This play resonates with contemporary concerns, portraying characters grappling with private obsessions, feeling isolated from necessary support, and experiencing a heightened sense of pressure. The presence of the siblings, sister and brother, proceeds minute by minute through held breaths and painful and repetitive movements. I was mesmerised.
The production of dog is powerful theatre. Throughout the significance of the sound design, Aisling Bermingham’s choices make this experience even more deeply felt. The waves of both diegetic and non-diegetic soundscape manifests the unspoken between and within the two characters. The entire world of the play hums in waves carefully and beautifully orchestrated.
Speaking with Shayne, the playwright, before seeing the production, they spoke of theatre as the authentic medium where the audience could have a safe way of witnessing something that for the writer was very real. A way in to understand what are now often identified as hidden illnesses. The theatre audience can see them as authentic, confronting immediate circumstances.
The play’s character of sister in particular, lives with the mental ill health of Obsessive Compulsive Disorder which is characterised by intrusive thoughts and compulsive actions and rituals. As we enter the theatre, the pervasive smell of Dettol sets an immediate tone of clinical obsession, reflecting the world of the protagonist. This antiseptic scent underscores the character’s ritualistic bathing, a desperate attempt to cleanse themselves of imaginary germs they believe threaten their lives and the safety of their loved ones.
The play symbolically represents the playwright’s journey towards insight and growth in managing their own mental health. Despite this exploration, we are left in the dark about the specific thoughts driving the protagonist’s obsessive-compulsive behaviours, highlighting the complexity and often hidden nature of the disorder.KXT Broadway venue is the perfect space for this intimate sharing. Director Kim Hardwick’s sensitive capture of held time and place are in the melting moments also as time dissolves through delicately plotted lighting shifts of Frankie Clarke’s aesthetics. It is ultimately confronting to bear witness to Lanneike Denne’s character’s vulnerability and her performance was both mesmerising and disturbing.
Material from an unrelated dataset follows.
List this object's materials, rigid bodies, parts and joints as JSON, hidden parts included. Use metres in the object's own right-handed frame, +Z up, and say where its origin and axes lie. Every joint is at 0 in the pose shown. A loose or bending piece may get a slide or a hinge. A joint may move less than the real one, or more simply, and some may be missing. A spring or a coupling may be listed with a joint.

I commend also the performance of Jack Patten as brother. Raw, real, empathetic moments. He struggles with alcohol and his externalising behaviour, physical and dangerous, covers up his grieving the breakup of a relationship. They live in close proximity, but they inhabit different worlds. The character of brother introduces a dog into the situation, a heartfelt attempt to form a family bond and bring a sense of normalcy and connection to the chaos.
CONTENT WARNINGS:
The production of dog explores sensitive content and mature themes around OCD, depression, mental ill health, bodily harm, alcohol addiction, suicidal ideation, animal cruelty and grief.
It also includes: smoking of herbal cigarettes, flashing/strobe lights, fake blood, consumption of prop beers, strong antiseptic fragrance and full frontal nudity.
dog depicts contamination OCD in real time (including the portrayal of triggers and compulsions). The play has been developed in collaboration with a mental health coordinator.